Brief encounter of the Tori kind
By John Aizlewood

Tori Amos
Apollo, W6

THAT her current CD is a concept album and its predecessor a collection of cover versions suggests that domestic bliss in her Cornish idyll with her English husband and baby may have blunted North Carolina's Tori Amos's once lambent muse. Last night's first of her two Apollo shows failed to dispel entirely that notion, but it did raise more questions than answers.

On record, Amos is the most intimate, confessional and giving of songwriters. A line such as "I've been searching for a saviour beneath these dirty sheets" on Crucify, the evening's highlight, epitomised Amos's entwining of the sacredness of yearning for a soul mate and the profanity of desperate promiscuity. Yet live, bestriding her beloved Basendorfer piano and standard keyboards, she gives very little of herself. She positioned herself towards the back of the stage and sang her songs. That, essentially, was that. Once an engaging raconteur, she chose not to banter, save one grim anecdote which served to note that there is little so dull as those who discuss their own infants ad nauseam and another to reinforce her own rather selfconscious kookiness: "I did meet some weird people - and that's coming from me!" Quite. Oh, and she did relate her need to moisten her mouth to her vagina.

For the most part, as if the Apollo were a prison, the lighting was merely searchlights shone at the audience rather than on the artist. And her band - just drums and bass - were simply unsuitable, as her all-too-brief solo slot confirmed.

Yet, as another year dawns with no Kate Bush album in sight, there is still something special about Tori Amos: if

Germaine Greer had embarked upon a career in music, this is how she would sound.

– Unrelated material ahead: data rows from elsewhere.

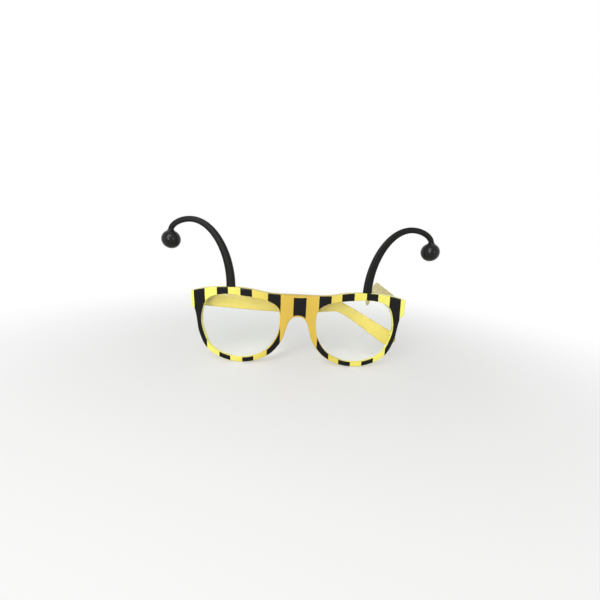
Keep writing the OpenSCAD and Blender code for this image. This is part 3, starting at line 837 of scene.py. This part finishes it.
def stem_surface(rings=180, sides=48):
    """A flattened rod along the centre line. Its section is a rounded oblong (a circle's
    cosine and sine raised to the power SQUARENESS), wide in the plane of the arch, and it
    tapers evenly. The first ring goes down into the brow and the last one into the ball."""
    t = np.linspace(0, 1, rings)
    line = stem_line(t)
    aim = np.gradient(line, axis=0)
    aim /= np.linalg.norm(aim, axis=1, keepdims=True)
    line = np.vstack([line[0] - [0, FOOT_SUNK], line, line[-1] - [0, END_SUNK]])
    aim = np.vstack([[0, 1], aim, [0, -1]])
    taper = np.concatenate([[0], t, [1]])[:, None]
    angle = np.linspace(0, 2 * np.pi, sides, endpoint=False)
    wide, deep = (np.sign(f) * np.abs(f)**SQUARENESS for f in (np.cos(angle), np.sin(angle)))
    wide = wide * (STEM_W + (STEM_TIP - STEM_W) * taper) / 2
    deep = deep * (STEM_D + (STEM_TIP - STEM_D) * taper) / 2
    points = np.stack([line[:, :1] + wide * aim[:, 1:], STEM_Y + deep,
                       line[:, 1:] - wide * aim[:, :1]], -1)
    ids = np.arange(points[..., 0].size).reshape(points.shape[:2])
    caps = [ids[0].tolist(), ids[-1].tolist()]
    return points.reshape(-1, 3), lattice(ids, True).tolist() + caps


def black_plastic(name, code, roughness, gloss, strength):
    """Black moulded plastic with a mould's ripple and a few scuffs."""
    material, tree = new_material(name)
    place = node(tree, "TexCoord").outputs["Object"]
    skin = group_node(tree, SKIN, {"Vector": place})
    shade = node(tree, "MapRange", {"Value": skin["Tone"], "To Min": 0.8, "To Max": 1.25})
    tinted = node(tree, "VectorMath", {0: colour(code)[:3], "Scale": shade.outputs[0]},
                  operation="SCALE")
    rough = node(tree, "MapRange", {"Value": skin["Scuff"], "To Min": roughness,
                                    "To Max": roughness + 0.12})
    bump = node(tree, "Bump", {"Height": skin["Height"], "Strength": strength,
                               "Distance": 0.0003})
    plastic = node(tree, "BsdfPrincipled",
                   {"Base Color": tinted.outputs[0], "Roughness": rough.outputs[0],
                    "Normal": bump.outputs[0], "IOR": 1.49, "Specular IOR Level": gloss})
    node(tree, "OutputMaterial", {"Surface": plastic.outputs[0]})
    return material


stem_plastic = black_plastic("stem_plastic", "#171716", roughness=0.36, gloss=0.12, strength=0.3)
points, faces = stem_surface()
for name, side in (("antenna_stem_right", 1), ("antenna_stem_left", -1)):
    stem = new_piece(name + "_moulding", points * [side, 1, 1], faces, stem_plastic)
    takes_over(stem, "front", name)


# Balls: glossy black mouldings with a short neck that the stem goes into, and the fine
# line where the two halves of the mould met.
NECK_R, NECK_H, NECK_ROUND, NECK_FILLET = 2.2, 0.7, 0.4, 0.12
NECK_LAP = 0.2                  # how far the neck's top reaches into the stem
SEAM_H, SEAM_W = 0.04, 0.16


def ball_profile():
    """Half of the ball's section from the stem to the bottom, as distance from its upright
    axis and height: the neck's flat top, its rounded shoulder, and the sphere."""
    radius = BALL_D / 2 - SEAM_H
    neck_top = np.sqrt(radius**2 - NECK_R**2) + NECK_H
    turn = np.linspace(0, np.pi / 2, 7)
    shoulder = np.array([NECK_R, neck_top]) - NECK_ROUND
    shoulder = shoulder + NECK_ROUND * np.stack([np.sin(turn), np.cos(turn)], -1)
    polar = np.linspace(np.arcsin((NECK_R + NECK_FILLET) / radius), np.pi, 90)
    sphere = radius * np.stack([np.sin(polar), np.cos(polar)], -1)
    return np.vstack([[[STEM_TIP / 2 - NECK_LAP, neck_top]], shoulder, sphere])


def ball_surface(sides=96):
    """The profile turned about the upright, with a narrow ridge along the plane in which
    the two halves of the mould met, where a point is close to that plane."""
    out, rise = ball_profile().T[..., None]
    around = np.linspace(0, 2 * np.pi, sides, endpoint=False)
    x, y = out * np.cos(around), out * np.sin(around)
    ridge = 1 + SEAM_H / (BALL_D / 2) * np.exp(-(y / SEAM_W)**2)
    points = np.stack([BALL_X + x * ridge, STEM_Y + y, BALL_Z + rise * ridge], -1)
    ids = np.arange(x.size).reshape(x.shape)
    return points.reshape(-1, 3), lattice(ids, True).tolist() + [ids[0].tolist()]


ball_plastic = black_plastic("ball_plastic", "#121212", roughness=0.09, gloss=0.25, strength=0.12)
points, faces = ball_surface()
for name, side in (("antenna_ball_right", 1), ("antenna_ball_left", -1)):
    ball = new_piece(name + "_moulding", points * [side, 1, 1], faces, ball_plastic)
    takes_over(ball, "front", name)


bpy.context.scene.view_settings.view_transform = "Standard"
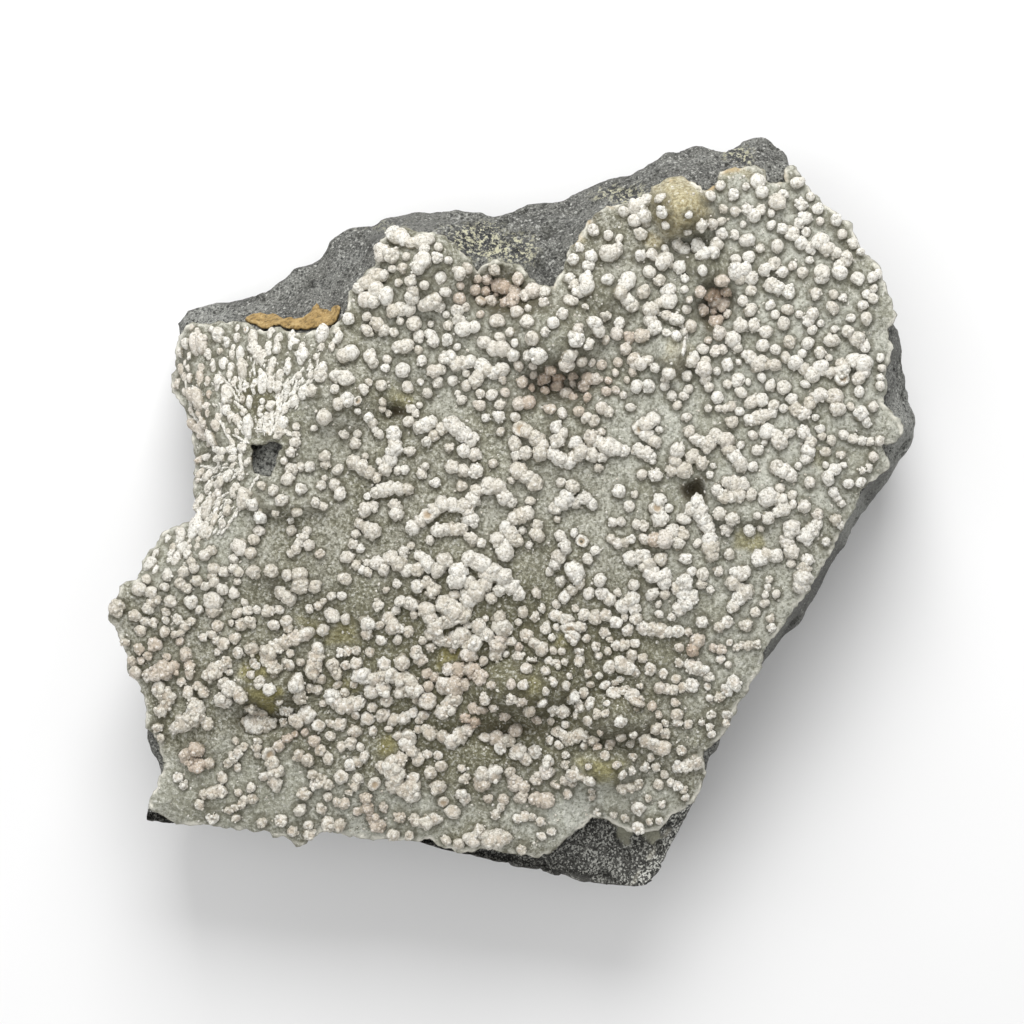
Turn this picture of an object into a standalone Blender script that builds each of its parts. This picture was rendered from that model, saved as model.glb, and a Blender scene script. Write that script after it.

Amos's better material brims with intelligence and insight. Jackie's Strength and Sugar were surprising reminders that consistency has always been a strength, but some of the new material triumphed amid the gloop. Current album, Scarlet's Walk, is far from conclusive evidence that she has run out of steam. Carbon and I Can't See New York, her harrowing, skewwhiff take on 11 September, assumed new resonance live, although the briefest of explanations as to their provenance would have been a most welcome benison.

At the end, she rattled out a couple of encores, made some sort of vague peace sign and was gone with nary a word. The audience, still enthusiastic after two confusing hours, deserved slightly better. So too, did Amos's songs.